STATED GOAL >> Beginning with the line where "bpy.data.objects.remove(obj)" appears, retype every remaining line of the data below, both the first and last included.

INFORMATION SHOWN >>
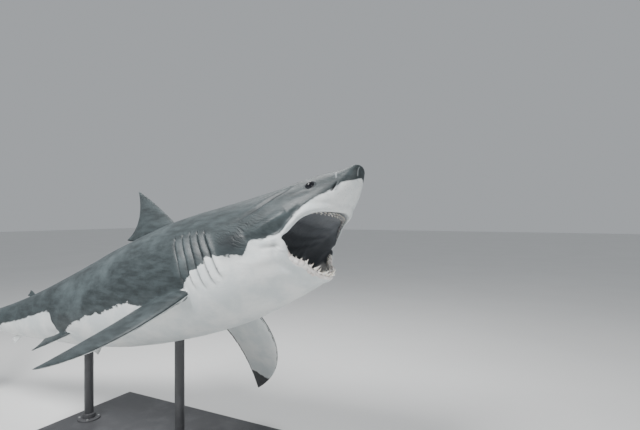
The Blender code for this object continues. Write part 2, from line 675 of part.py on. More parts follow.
def main():
    for thing in list(bpy.data.objects):
        bpy.data.objects.remove(thing)
    parts = bpy.data.collections.new("great_white_shark")
    cutters = bpy.data.collections.new("cutters")
    for collection in (parts, cutters):
        bpy.context.scene.collection.children.link(collection)
    skin = material("shark_skin", (0.30, 0.36, 0.40), 0.45)
    teeth = material("teeth", (0.86, 0.84, 0.78), 0.30)
    black = material("eye_black", (0.01, 0.01, 0.012), 0.08)
    steel = material("stand_paint", (0.10, 0.10, 0.11), 0.50)
    body = new_object("body", body_mesh(), parts, skin)
    swollen = new_object("body_swollen", body_mesh(swell=FIT_GAP), parts, skin)
    as_cutter(swollen, cutters)
    part_body(body, parts, cutters, skin)
    fins = [
        median_fin("dorsal_fin_first", FIRST_DORSAL, parts, skin),
        median_fin("dorsal_fin_second", SECOND_DORSAL, parts, skin),
        median_fin("anal_fin", ANAL, parts, skin),
        median_fin("caudal_fin_upper", UPPER_CAUDAL, parts, skin),
        median_fin("caudal_fin_lower", LOWER_CAUDAL, parts, skin),
    ]
    for side, word in ((LEFT, "left"), (RIGHT, "right")):
        fins.append(paired_fin("pectoral_fin_" + word, PECTORAL, side, parts, skin))
        fins.append(paired_fin("pelvic_fin_" + word, PELVIC, side, parts, skin))
    for fin in fins:
        cut(fin, swollen)
    head, jaw = bpy.data.objects["head"], bpy.data.objects["lower_jaw"]
    jaw_teeth("teeth_upper", True, parts, cutters, teeth, swollen, [head])
    jaw_teeth("teeth_lower", False, parts, cutters, teeth, swollen, [head, jaw])
    for side, word in ((LEFT, "left"), (RIGHT, "right")):
        eye("eye_" + word, side, head, parts, cutters, black)
    stand(parts, swollen, steel)


main()
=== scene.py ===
"""Dress the great white shark display model: one skin over body and fins, eyes, gums, teeth and stand.

The skin is drawn in body coordinates and then bent along the spine. A body coordinate is (back, left, up):
the distance back from the snout along the spine, the distance to the shark's left, and the distance up, all
as fractions of the total length. A place on the skin is given by the distance back and the angle round the
body from the middle of the back.
"""
import math
from collections import namedtuple
from contextlib import contextmanager

import bmesh
import bpy
import numpy as np
from mathutils import Matrix, Vector, noise
from mathutils.bvhtree import BVHTree
from mathutils.kdtree import KDTree


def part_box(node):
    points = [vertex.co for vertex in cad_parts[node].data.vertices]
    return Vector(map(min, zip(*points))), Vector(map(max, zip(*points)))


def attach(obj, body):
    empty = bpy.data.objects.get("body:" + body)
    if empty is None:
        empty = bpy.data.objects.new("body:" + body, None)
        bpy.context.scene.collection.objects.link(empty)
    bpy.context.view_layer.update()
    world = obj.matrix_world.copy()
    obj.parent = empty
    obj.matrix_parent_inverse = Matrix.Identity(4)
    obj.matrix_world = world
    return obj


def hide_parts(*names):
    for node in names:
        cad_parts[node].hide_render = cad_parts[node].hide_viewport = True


bl_info = {
    "name": "Great White Shark Display Model",
    "version": (1, 0, 0),
    "blender": (4, 5, 0),
    "location": "3D View > Sidebar > Shark",
    "description": "Builds the skin, eyes, teeth, stand and studio of a life-size great white shark",
    "category": "Add Mesh",
}

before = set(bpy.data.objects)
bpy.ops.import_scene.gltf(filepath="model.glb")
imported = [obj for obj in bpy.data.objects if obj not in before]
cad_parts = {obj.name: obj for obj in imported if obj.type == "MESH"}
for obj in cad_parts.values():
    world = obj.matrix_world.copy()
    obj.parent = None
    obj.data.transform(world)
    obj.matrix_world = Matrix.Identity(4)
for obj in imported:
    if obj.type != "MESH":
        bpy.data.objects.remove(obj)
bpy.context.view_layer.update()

TOTAL_LENGTH = 4.0
LEFT, RIGHT = 1, -1
FAR = 9.0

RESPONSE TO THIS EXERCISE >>
        bpy.data.objects.remove(obj)
bpy.context.view_layer.update()

TOTAL_LENGTH = 4.0
LEFT, RIGHT = 1, -1
FAR = 9.0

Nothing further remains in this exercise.